Relay is a GraphQL client. That's the irrelevant side of caching, because that can be trivially implemented by an intern, specially given GraphQL's official copout of caching based on primary keys [1], and doesn't have any meaningful impact on the client's resources.

The relevant side of caching is server-side caching: the bits of your system that allow it to fulfill results while skipping the expensive bits, like having to hit the database. This is what really matters both in terms of operational costs and performance, and this is what GraphQL fails to deliver.

[1] https://graphql.org/learn/caching/

tracyhenry · on May 6, 2022

https://relay.dev/docs/principles-and-architecture/thinking-...

Take a look at this. Either you didn't know what's challenging about caching nested graph data, or we have different definitions of triviality/interns.

arinlen · on May 6, 2022

> Take a look at this.

I repeat: client-side caching is not a problem, even with GraphQL.

The technical problems regarding GraphQL's blockers to caching lies in server-side caching.

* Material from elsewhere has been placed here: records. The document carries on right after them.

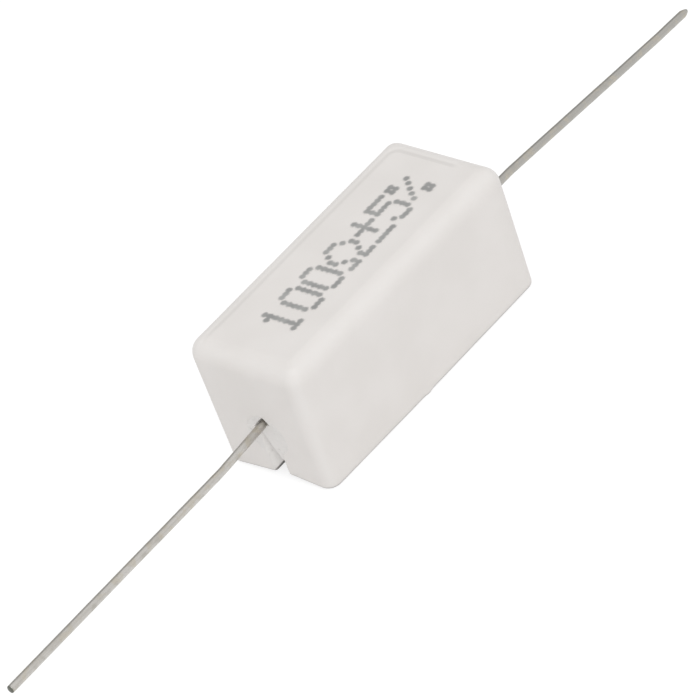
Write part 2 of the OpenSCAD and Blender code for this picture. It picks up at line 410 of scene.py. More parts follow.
def smooth_step(value, low, high):
    """0 below low, 1 above high and an even ease between them, for numbers and arrays."""
    t = np.clip((value - low) / (high - low), 0.0, 1.0)
    return t * t * (3 - 2 * t)


def by_side(values, points):
    """For each point, the value of its own side of the lead: -1 is the near side, 1 the far side."""
    return np.where(points[:, 1] < AXIS_Y, values[-1], values[1])


def lift_rim(points):
    """Raises the end walls' rim, most beside the slot, and fades out up the wall."""
    mouth = by_side(SLOT_HALF, points) + by_side(SLOT_LIP, points)
    beside = (np.abs(points[:, 1] - AXIS_Y) - mouth) / (RIM_HALF_WIDTH - RIM_ROUND - mouth)
    at_slot, at_corner = by_side(RISE_AT_SLOT, points), by_side(RISE_AT_CORNER, points)
    rise = at_slot + (at_corner - at_slot) * np.clip(beside, 0.0, 1.0)
    on_end = smooth_step(np.abs(points[:, 0]), WALL_INSIDE - 0.5, WALL_INSIDE + 0.5)
    fade = 1 - smooth_step(points[:, 2], 0.0, RISE_FADE)
    points[:, 2] += rise * on_end * fade
    return points


move_points(case, lift_rim(coordinates(case)))
print(f"rim raised by {RISE_AT_SLOT[-1]} and {RISE_AT_SLOT[1]} mm at the slots")

# %% [markdown]
# The punch that presses the top leaves its own outline there: the middle lies a hair lower than the brim,
# and a soft step runs between the two. On the real part it shows along the far side and the far end only,
# where the punch sat deeper. So the step is a function of the place, with a strength that fades towards its
# ends.
# %% The punch line on the top
PUNCH_X = RIM_HALF_LENGTH + END_LEAN - PUNCH_LINE
PUNCH_Y = RIM_HALF_WIDTH + SIDE_LEAN - PUNCH_LINE
PUNCH_FADE_X = (-9.4, -8.2)
PUNCH_FADE_Y = (-2.3, -1.5)
FAR_SIDE_Y = (1.2, 2.2)
FAR_END_X = (8.2, 9.2)
PUNCH_STEP = 0.09
GROOVE_DEPTH = 0.03
GROOVE_WIDTH = 0.07


def punch_strength(points):
    """1 where the punch line shows, 0 where the top runs smoothly into its round."""
    far_side = smooth_step(points[:, 1], *FAR_SIDE_Y) * smooth_step(points[:, 0], *PUNCH_FADE_X)
    far_end = smooth_step(points[:, 0], *FAR_END_X) * smooth_step(points[:, 1], *PUNCH_FADE_Y)
    return np.maximum(far_side, far_end)


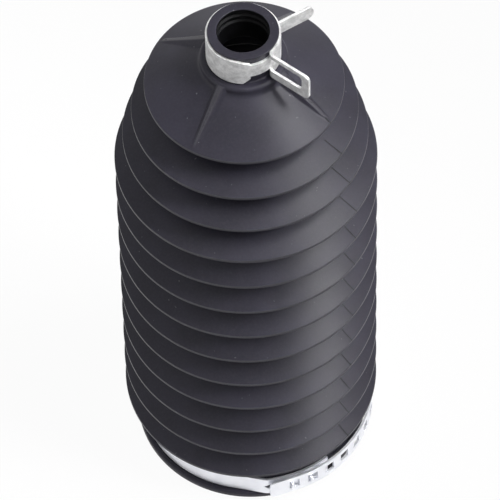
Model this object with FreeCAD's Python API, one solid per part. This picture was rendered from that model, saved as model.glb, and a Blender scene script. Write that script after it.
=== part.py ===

For server-side caching, the only answer that GraphQL offers is to use primary keys, hand-wave a lot, and hope that your GraphQL implementation did some sort of optimization to handle that corner case by caching results.

Don't take my word for it. It's really that bad.

https://graphql.org/learn/caching/

RedShift1 · on May 6, 2022

You can execute GraphQL queries via GET and set a cache up for it like REST. Technically it's also allowed to cache POST requests but I guess anyone who comes across that is going to raise their eyebrows.

arinlen · on May 6, 2022

> You can execute GraphQL queries via GET and set a cache up for it like REST.

Does it, though? It seems it really doesn't, nor was GraphQL designed with HTTP caching in mind.

The only references to caching in GraphQL are vague hand-waiving arguments about how theoretically GraphQL implementations might be implemented with some sort of support for caching primary keys.

But any type of HTTP caching is automatically excluded from GrahQL.

To put it differently, is there any third-party caching solution for GraphQL? As far as I could gather, the answer is no.